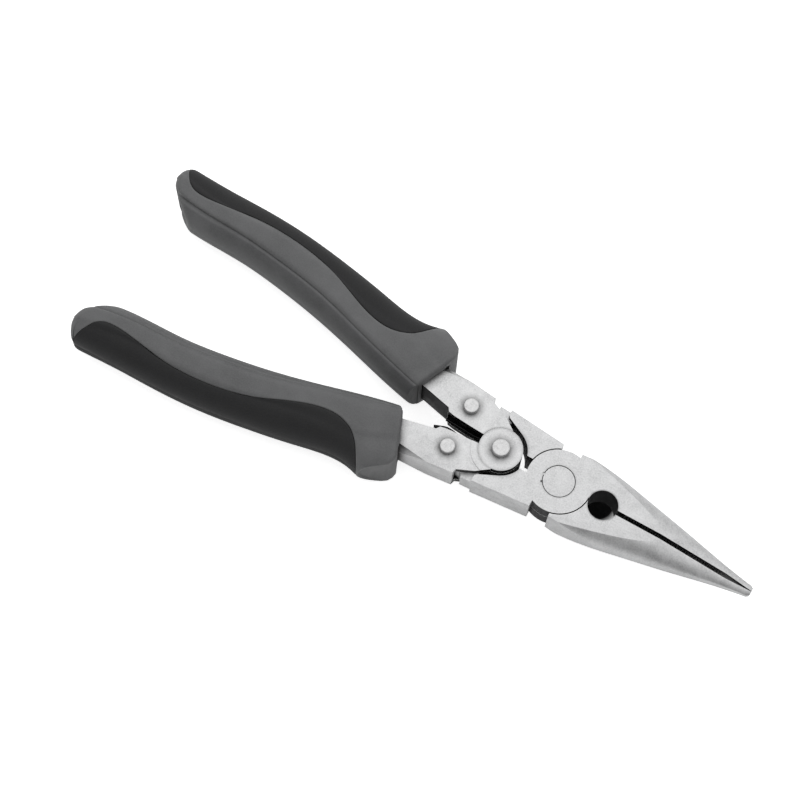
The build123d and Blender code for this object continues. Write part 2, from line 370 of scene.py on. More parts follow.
innerSteel = steelFinish("blackenedInnerSteel", {
    "dark": (0.020, 0.020, 0.021), "light": (0.035, 0.035, 0.036), "glint": grey(0.08), "speckle": 0.2,
    "scratchColour": grey(0.12), "scratches": 0.25, "roughness": (0.45, 0.58),
    "grainScale": 1800.0, "patchScale": 200.0, "grainDepth": 0.00004, "grainStrength": 0.4,
})
pinSteel = steelFinish("brightPinSteel", {
    "dark": (0.42, 0.42, 0.423), "light": grey(0.62), "glint": grey(0.80), "speckle": 0.3,
    "scratchColour": grey(0.45), "scratches": 0.3, "roughness": (0.24, 0.36),
    "grainScale": 1500.0, "patchScale": 900.0, "grainDepth": 0.00005, "grainStrength": 0.35,
})
springSteel = steelFinish("blackSpringSteel", {
    "dark": (0.012, 0.012, 0.013), "light": (0.025, 0.025, 0.026), "glint": grey(0.06), "speckle": 0.2,
    "scratchColour": grey(0.10), "scratches": 0.3, "roughness": (0.34, 0.46),
    "grainScale": 3000.0, "patchScale": 400.0, "grainDepth": 0.00002, "grainStrength": 0.4,
})
gripBodyFinish = mouldedFinish("mattGripBody", {
    "dark": (0.092, 0.094, 0.096), "light": (0.148, 0.150, 0.153), "glint": grey(0.19), "speckle": 0.3,
    "rubColour": grey(0.24), "edgeAmount": 0.9, "scratches": 0.3, "roughness": (0.46, 0.58),
    "specular": 0.4, "sheen": 0.0,
    "grainScale": 2200.0, "patchScale": 60.0, "grainDepth": 0.00005, "grainStrength": 0.5,
})
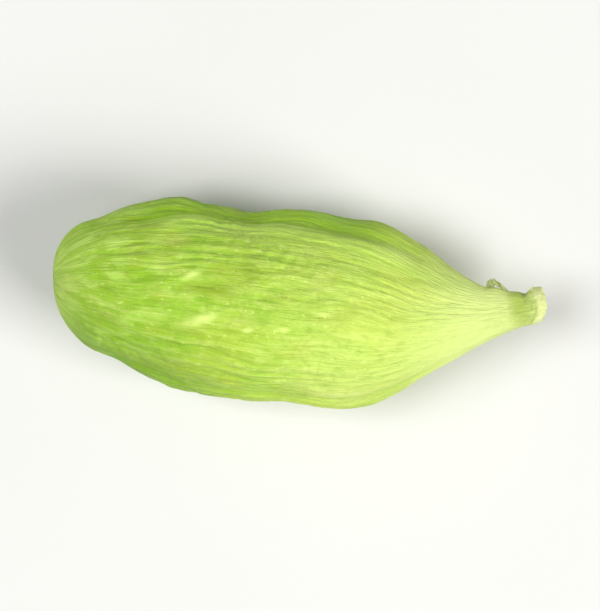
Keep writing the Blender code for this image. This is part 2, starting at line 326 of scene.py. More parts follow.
# Colours, linear
DEEP_GREEN = (0.105, 0.260, 0.004)
FRESH_GREEN = (0.300, 0.570, 0.008)
BRIGHT_GREEN = (0.490, 0.710, 0.025)
LEAF_GREEN = (0.335, 0.590, 0.038)
YELLOW_GREEN = (0.450, 0.615, 0.048)
PALE_GREEN = (0.665, 0.800, 0.195)
GROOVE_GREEN = (0.200, 0.350, 0.026)
PATCH_GREEN = (0.260, 0.370, 0.020)
CROWN_GREEN = (0.560, 0.840, 0.120)
STREAK_GREEN = (0.600, 0.900, 0.170)
OLIVE = (0.420, 0.500, 0.030)
NECK_PALE = (0.850, 1.000, 0.350)
NECK_SHADE = (0.480, 0.640, 0.090)
CREAM = (0.920, 1.000, 0.410)
FLECK_PALE = (0.760, 0.950, 0.240)
SKIN_FLAP = (0.180, 0.215, 0.070)
SKIN_FLAP_LIGHT = (0.340, 0.390, 0.150)
CUP_BROWN = (0.150, 0.130, 0.040)
STRAW = (0.520, 0.500, 0.200)
FLOOR_DARK = (0.64, 0.64, 0.63)
FLOOR_LIGHT = (0.68, 0.68, 0.67)

# The colours that the marks bring, from the first laid on to the last
MARK_COLOURS = (
    ("furrow", FRESH_GREEN),
    ("shade", DEEP_GREEN),
    ("pale", NECK_PALE),
    ("band", NECK_SHADE),
    ("fleck", FLECK_PALE),
    ("lip", CREAM),
    ("cup", CUP_BROWN),
)


def smooth(t):
    """0 before 0, 1 after 1, and an S-curve between."""
    t = np.clip(t, 0.0, 1.0)
    return t * t * (3 - 2 * t)


def rising(t, rise_from, rise_to):
    return smooth((t - rise_from) / (rise_to - rise_from))


def window(t, rise_from, rise_to, fall_from, fall_to):
    """1 in the middle, fading to 0 towards both ends."""
    return rising(t, rise_from, rise_to) * (1 - rising(t, fall_from, fall_to))


def bell(distance, reach):
    return np.exp(-((distance / reach) ** 2))


def turn_between(angle, other):
    """The signed turn from one angle to another, from -pi to pi."""
    return (angle - other + math.pi) % (2 * math.pi) - math.pi


def area(x, angle, strength, degrees, reach, stretch):
    """How much of a soft area of the husk is at each place."""
    around = bell(turn_between(angle, math.radians(degrees)), math.radians(reach))
    return strength * around * window(x / LENGTH, *stretch)


def unit(vectors):
    return vectors / np.linalg.norm(vectors, axis=-1, keepdims=True)


def half_width(x):
    t = x / LENGTH
    swell = 1 - np.clip(1 - t / FULL_FROM, 0, 1) ** BLUNT_IN
    blunt = HALF_WIDTH * swell ** (1 / BLUNT_OUT)
    narrowing = np.clip((t - FULL_TO) / (NECK_FROM - FULL_TO), 0, 1)
    fullness = (1 + np.cos(math.pi * narrowing**SHOULDER_SKEW)) / 2
    shoulder = NECK_RADIUS + (HALF_WIDTH - NECK_RADIUS) * fullness
    return np.where(t < FULL_FROM, blunt, shoulder)


def slimming(x):
    """The share of the relief's height that is left where the pod narrows."""
    return np.minimum(1.0, half_width(x) / (SLIM_UNDER * HALF_WIDTH))


def centre(x):
    """The points of the centre line at each x."""
    belly = BELLY * rising(x, BELLY_FROM, BELLY_TO)
    blunt_end = np.maximum(0.0, BLUNT_CURL_TO - x) ** 2
    neck = np.maximum(0.0, x - NECK_CURL_FROM) ** 2
    y = BLUNT_CURL * blunt_end + NECK_CURL * neck - belly
    return np.stack([x, y, NECK_CURL_UP * neck], axis=-1)


def ring_axes(x):
    """Two directions square to the centre line at each x, one level and one upright."""
    step = 0.01 * MM
    along = unit(centre(x + step) - centre(x - step))
    level = unit(np.cross((0.0, 0.0, 1.0), along))
    return level, np.cross(along, level)


def outward(x, angle):
    """From the centre line at x towards this angle; a section is lower than it is wide."""
    level, upright = ring_axes(x)
    return np.cos(angle)[..., None] * level + np.sin(angle)[..., None] * HEIGHT_SHARE * upright


def swayed(angle, x):
    """The angle that a rib has at x: they wander, and those near the first furrow bow."""
    bow = np.minimum(((x / LENGTH - SWAY_CENTRE) / SWAY_SPAN) ** 2, 1.0)
    nearness = (1 + np.cos(angle - FURROWS[0])) / 2
    long_wave, short_wave = (2 * math.pi * x / length for length in WAVER_LENGTHS)
    waver = np.sin(long_wave + 2 * angle) + SHORT_WAVER * np.sin(short_wave + 5 * angle)
    return angle + SWAY * bow * nearness**2 + WAVER * waver


def lobes(angle, x):
    """The share of the radius that the furrows leave between the crowns of the lobes."""
    share = np.zeros_like(angle)
    for k, furrow in enumerate(FURROWS):
        span = (FURROWS[(k + 1) % len(FURROWS)] - furrow) % (2 * math.pi)
        across = ((angle - furrow) % (2 * math.pi)) / span
        share += np.where(across < 1, np.sin(math.pi * across) ** 2, 0)
    return 1 - LOBE_SWELL * (1 - share) * window(x / LENGTH, *LOBE_STRETCH)


def crest(across):
    """A rib's cross-section: 0 in the grooves at whole numbers, and 1 at its crest."""
    return np.abs(np.sin(math.pi * across)) ** RIB_ROUNDNESS


def rib_table():
    """The angles of the grooves between the ribs, and the share of the height of each."""
    draw = random.Random(RIB_SEED)
    play = [draw.uniform(-RIB_SPACING_PLAY, RIB_SPACING_PLAY) for _ in range(RIBS)]
    grooves = [(rib + play[rib]) * 2 * math.pi / RIBS for rib in range(RIBS)]
    grooves.append(grooves[0] + 2 * math.pi)
    tallness = [1 - RIB_HEIGHT_PLAY * draw.random() for _ in range(RIBS)]
    return np.array(grooves), np.array(tallness)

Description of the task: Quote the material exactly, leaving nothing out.

Final result:
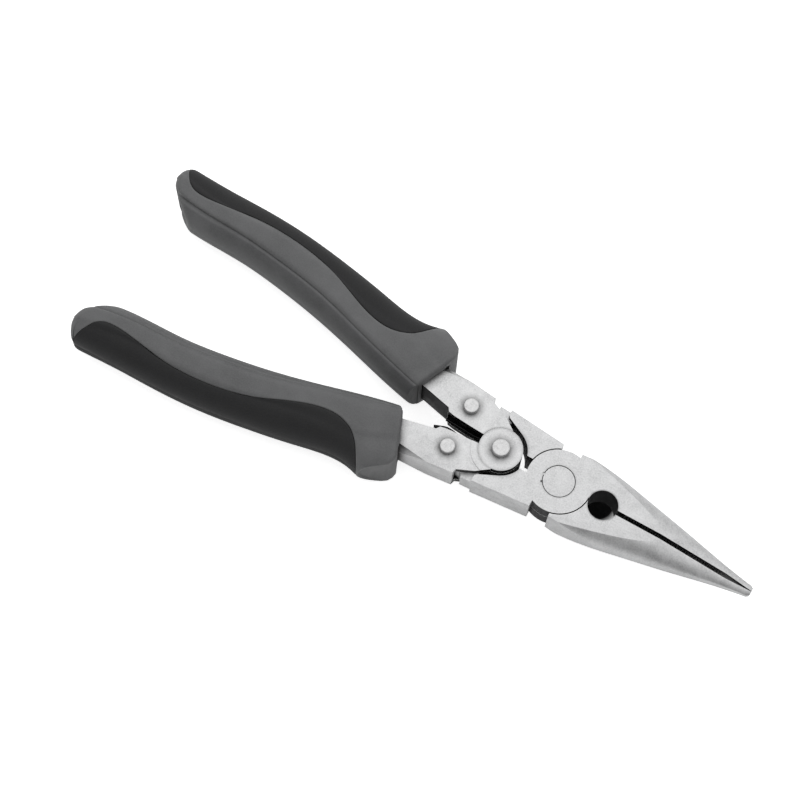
The build123d and Blender code for this object continues. Write part 2, from line 370 of scene.py on. More parts follow.
innerSteel = steelFinish("blackenedInnerSteel", {
    "dark": (0.020, 0.020, 0.021), "light": (0.035, 0.035, 0.036), "glint": grey(0.08), "speckle": 0.2,
    "scratchColour": grey(0.12), "scratches": 0.25, "roughness": (0.45, 0.58),
    "grainScale": 1800.0, "patchScale": 200.0, "grainDepth": 0.00004, "grainStrength": 0.4,
})
pinSteel = steelFinish("brightPinSteel", {
    "dark": (0.42, 0.42, 0.423), "light": grey(0.62), "glint": grey(0.80), "speckle": 0.3,
    "scratchColour": grey(0.45), "scratches": 0.3, "roughness": (0.24, 0.36),
    "grainScale": 1500.0, "patchScale": 900.0, "grainDepth": 0.00005, "grainStrength": 0.35,
})
springSteel = steelFinish("blackSpringSteel", {
    "dark": (0.012, 0.012, 0.013), "light": (0.025, 0.025, 0.026), "glint": grey(0.06), "speckle": 0.2,
    "scratchColour": grey(0.10), "scratches": 0.3, "roughness": (0.34, 0.46),
    "grainScale": 3000.0, "patchScale": 400.0, "grainDepth": 0.00002, "grainStrength": 0.4,
})
gripBodyFinish = mouldedFinish("mattGripBody", {
    "dark": (0.092, 0.094, 0.096), "light": (0.148, 0.150, 0.153), "glint": grey(0.19), "speckle": 0.3,
    "rubColour": grey(0.24), "edgeAmount": 0.9, "scratches": 0.3, "roughness": (0.46, 0.58),
    "specular": 0.4, "sheen": 0.0,
    "grainScale": 2200.0, "patchScale": 60.0, "grainDepth": 0.00005, "grainStrength": 0.5,
})
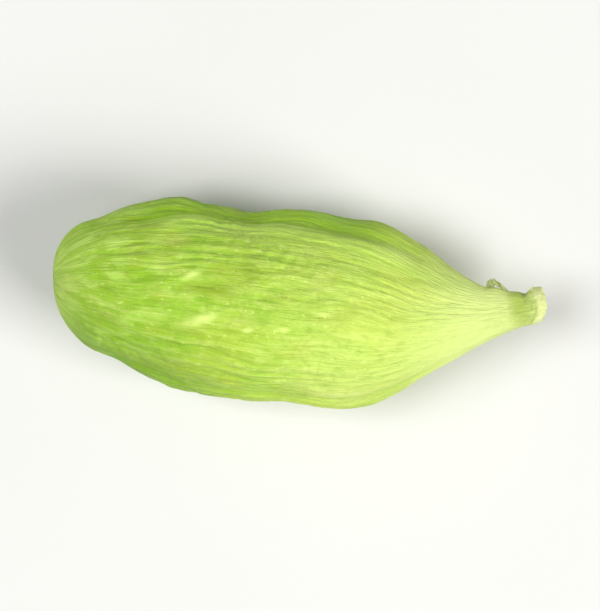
Keep writing the Blender code for this image. This is part 2, starting at line 326 of scene.py. More parts follow.
# Colours, linear
DEEP_GREEN = (0.105, 0.260, 0.004)
FRESH_GREEN = (0.300, 0.570, 0.008)
BRIGHT_GREEN = (0.490, 0.710, 0.025)
LEAF_GREEN = (0.335, 0.590, 0.038)
YELLOW_GREEN = (0.450, 0.615, 0.048)
PALE_GREEN = (0.665, 0.800, 0.195)
GROOVE_GREEN = (0.200, 0.350, 0.026)
PATCH_GREEN = (0.260, 0.370, 0.020)
CROWN_GREEN = (0.560, 0.840, 0.120)
STREAK_GREEN = (0.600, 0.900, 0.170)
OLIVE = (0.420, 0.500, 0.030)
NECK_PALE = (0.850, 1.000, 0.350)
NECK_SHADE = (0.480, 0.640, 0.090)
CREAM = (0.920, 1.000, 0.410)
FLECK_PALE = (0.760, 0.950, 0.240)
SKIN_FLAP = (0.180, 0.215, 0.070)
SKIN_FLAP_LIGHT = (0.340, 0.390, 0.150)
CUP_BROWN = (0.150, 0.130, 0.040)
STRAW = (0.520, 0.500, 0.200)
FLOOR_DARK = (0.64, 0.64, 0.63)
FLOOR_LIGHT = (0.68, 0.68, 0.67)

# The colours that the marks bring, from the first laid on to the last
MARK_COLOURS = (
    ("furrow", FRESH_GREEN),
    ("shade", DEEP_GREEN),
    ("pale", NECK_PALE),
    ("band", NECK_SHADE),
    ("fleck", FLECK_PALE),
    ("lip", CREAM),
    ("cup", CUP_BROWN),
)


def smooth(t):
    """0 before 0, 1 after 1, and an S-curve between."""
    t = np.clip(t, 0.0, 1.0)
    return t * t * (3 - 2 * t)


def rising(t, rise_from, rise_to):
    return smooth((t - rise_from) / (rise_to - rise_from))


def window(t, rise_from, rise_to, fall_from, fall_to):
    """1 in the middle, fading to 0 towards both ends."""
    return rising(t, rise_from, rise_to) * (1 - rising(t, fall_from, fall_to))


def bell(distance, reach):
    return np.exp(-((distance / reach) ** 2))


def turn_between(angle, other):
    """The signed turn from one angle to another, from -pi to pi."""
    return (angle - other + math.pi) % (2 * math.pi) - math.pi


def area(x, angle, strength, degrees, reach, stretch):
    """How much of a soft area of the husk is at each place."""
    around = bell(turn_between(angle, math.radians(degrees)), math.radians(reach))
    return strength * around * window(x / LENGTH, *stretch)


def unit(vectors):
    return vectors / np.linalg.norm(vectors, axis=-1, keepdims=True)


def half_width(x):
    t = x / LENGTH
    swell = 1 - np.clip(1 - t / FULL_FROM, 0, 1) ** BLUNT_IN
    blunt = HALF_WIDTH * swell ** (1 / BLUNT_OUT)
    narrowing = np.clip((t - FULL_TO) / (NECK_FROM - FULL_TO), 0, 1)
    fullness = (1 + np.cos(math.pi * narrowing**SHOULDER_SKEW)) / 2
    shoulder = NECK_RADIUS + (HALF_WIDTH - NECK_RADIUS) * fullness
    return np.where(t < FULL_FROM, blunt, shoulder)


def slimming(x):
    """The share of the relief's height that is left where the pod narrows."""
    return np.minimum(1.0, half_width(x) / (SLIM_UNDER * HALF_WIDTH))


def centre(x):
    """The points of the centre line at each x."""
    belly = BELLY * rising(x, BELLY_FROM, BELLY_TO)
    blunt_end = np.maximum(0.0, BLUNT_CURL_TO - x) ** 2
    neck = np.maximum(0.0, x - NECK_CURL_FROM) ** 2
    y = BLUNT_CURL * blunt_end + NECK_CURL * neck - belly
    return np.stack([x, y, NECK_CURL_UP * neck], axis=-1)


def ring_axes(x):
    """Two directions square to the centre line at each x, one level and one upright."""
    step = 0.01 * MM
    along = unit(centre(x + step) - centre(x - step))
    level = unit(np.cross((0.0, 0.0, 1.0), along))
    return level, np.cross(along, level)


def outward(x, angle):
    """From the centre line at x towards this angle; a section is lower than it is wide."""
    level, upright = ring_axes(x)
    return np.cos(angle)[..., None] * level + np.sin(angle)[..., None] * HEIGHT_SHARE * upright


def swayed(angle, x):
    """The angle that a rib has at x: they wander, and those near the first furrow bow."""
    bow = np.minimum(((x / LENGTH - SWAY_CENTRE) / SWAY_SPAN) ** 2, 1.0)
    nearness = (1 + np.cos(angle - FURROWS[0])) / 2
    long_wave, short_wave = (2 * math.pi * x / length for length in WAVER_LENGTHS)
    waver = np.sin(long_wave + 2 * angle) + SHORT_WAVER * np.sin(short_wave + 5 * angle)
    return angle + SWAY * bow * nearness**2 + WAVER * waver


def lobes(angle, x):
    """The share of the radius that the furrows leave between the crowns of the lobes."""
    share = np.zeros_like(angle)
    for k, furrow in enumerate(FURROWS):
        span = (FURROWS[(k + 1) % len(FURROWS)] - furrow) % (2 * math.pi)
        across = ((angle - furrow) % (2 * math.pi)) / span
        share += np.where(across < 1, np.sin(math.pi * across) ** 2, 0)
    return 1 - LOBE_SWELL * (1 - share) * window(x / LENGTH, *LOBE_STRETCH)


def crest(across):
    """A rib's cross-section: 0 in the grooves at whole numbers, and 1 at its crest."""
    return np.abs(np.sin(math.pi * across)) ** RIB_ROUNDNESS


def rib_table():
    """The angles of the grooves between the ribs, and the share of the height of each."""
    draw = random.Random(RIB_SEED)
    play = [draw.uniform(-RIB_SPACING_PLAY, RIB_SPACING_PLAY) for _ in range(RIBS)]
    grooves = [(rib + play[rib]) * 2 * math.pi / RIBS for rib in range(RIBS)]
    grooves.append(grooves[0] + 2 * math.pi)
    tallness = [1 - RIB_HEIGHT_PLAY * draw.random() for _ in range(RIBS)]
    return np.array(grooves), np.array(tallness)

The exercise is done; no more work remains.